Le litige au principal concernait une action en réparation faisant suite à la décision de la Commission européenne du 19 juillet 2016, qui a condamné plusieurs fabricants de camions pour avoir participé à un cartel de fixation du prix des camions vendus dans l’Union européenne. Les requérants ayant sollicité l’accès aux éléments de preuve détenus par les défenderesses, le tribunal de commerce de Barcelone s’interrogeait sur l’étendue de la notion de preuve pertinente au regard de l’article 5§1 de la Directive. En effet, en l’espèce, les documents sollicités incluaient des éléments non préexistants qui nécessitaient un travail d’élaboration, consistant en l’agrégation et la classification des données selon des paramètres définis par les demandeurs.

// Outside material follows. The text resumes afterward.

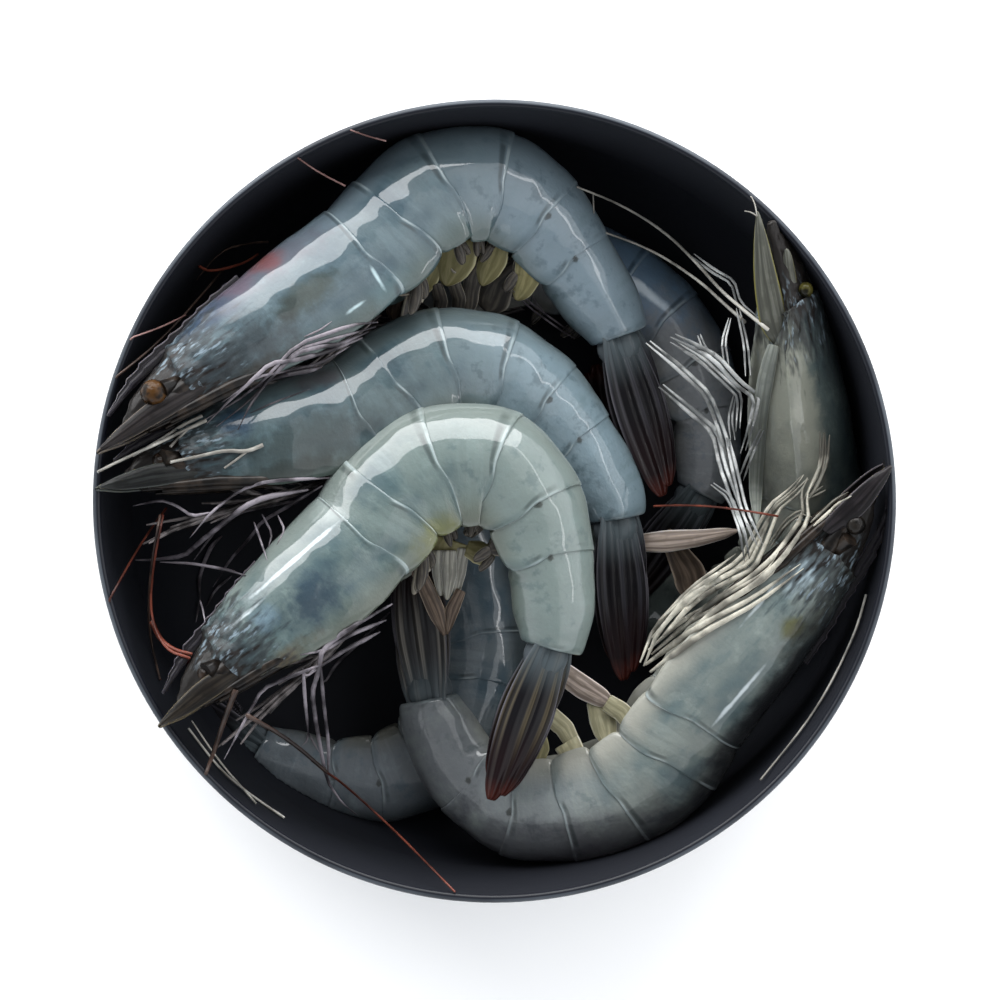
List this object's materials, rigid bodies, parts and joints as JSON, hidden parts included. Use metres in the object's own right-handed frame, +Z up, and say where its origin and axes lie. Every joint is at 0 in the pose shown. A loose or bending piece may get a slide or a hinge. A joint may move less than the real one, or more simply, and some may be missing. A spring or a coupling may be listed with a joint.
{
  "type": "bowl of raw shrimp",
  "caption": "Dark round bowl heaped with whole raw shrimp, head and shell on, curled on their sides with heads up against the rim.",
  "frame": {"origin": "on the bowl's axis, in the plane of its foot", "axes": "+Z up along the bowl's axis, +Y away from the viewer of the heap, +X to that viewer's right"},
  "size_m": [0.1593, 0.1598, 0.0636],
  "materials": {
    "bowl": "satin",
    "shrimp": "gloss"
  },
  "bodies": {
    "root": {"bowl": "bowl", "shrimp_a": "shrimp", "shrimp_b": "shrimp", "shrimp_c": "shrimp", "shrimp_d": "shrimp", "shrimp_e": "shrimp", "shrimp_f": "shrimp", "shrimp_g": "shrimp"}
  },
  "joints": []
}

La question qui était posée à la Cour de justice était la suivante :

« L’article 5, paragraphe 1, de la directive [2014/104] doit-il être interprété en ce sens que la production de preuves pertinentes fait référence uniquement aux documents en [la] possession de la partie défenderesse ou d’un tiers qui existent déjà ou, au contraire, cette disposition inclut-elle également la possibilité de production de documents que la partie à laquelle la demande de production de preuves est adressée devrait créer ex novo, en agrégeant ou en classant des informations, des connaissances ou des données en sa possession ? ».

Tout d’abord, la Cour s’est prononcée sur l’applicabilité ratione temporis de l’article 5§1 de la Directive. Bien que les faits étaient antérieurs à l’entrée en vigueur de la Directive, la Cour a estimé que cette disposition, qui constitue une mesure procédurale, était bien applicable au litige en cause dès lors que l’action en réparation avait été introduite postérieurement à son entrée en vigueur.

Ensuite, sur le fond, la Cour a rappelé la finalité de l’article 5§1 de la Directive, à savoir remédier à l’asymétrie d’information entre les parties. En effet, à la différence de la victime d’une pratique anticoncurrentielle :

« l’auteur de l’infraction sait ce qu’il a fait et ce qui lui a été reproché et connait les preuves qui ont pu servir à la Commission européenne ou à l’autorité nationale de concurrence pour démontrer sa participation à un comportement anticoncurrentiel ».

À ce titre, la Cour a estimé que la mention de preuves pertinentes en la possession du défendeur à l’article 5§1 de la Directive vise également :

« celles que la partie à laquelle la demande de production de preuves est adressée devrait créer ex novo, en agrégeant ou en classant des informations, des connaissances ou des données en sa possession ».

Cependant, la Cour prend le soin de préciser que cette interprétation de l’article 5§1 de la Directive ne saurait avoir pour effet de permettre une « pêche aux informations » dès lors que les juridictions nationales saisies d’une demande de production de pièces devront, en application des §3 et 4, procéder à une mise en balance des intérêts légitimes des parties et des tiers concernés. Elles devront alors apprécier (i) la pertinence des preuves demandées, (ii) le lien entre ces preuves et la demande indemnitaire présentée, (iii) le caractère suffisant du degré de précision desdites preuves et (iv) la proportionnalité de celles-ci, à savoir le caractère adéquat ou non de la charge de travail et du coût occasionné par la constitution ex novo de supports physiques.

En conséquence, si cela est justifié, l’auteur de l’infraction pourra désormais être contraint de constituer ex novo des preuves documentaires au bénéfice de la victime ayant formé une action en réparation devant les juridictions.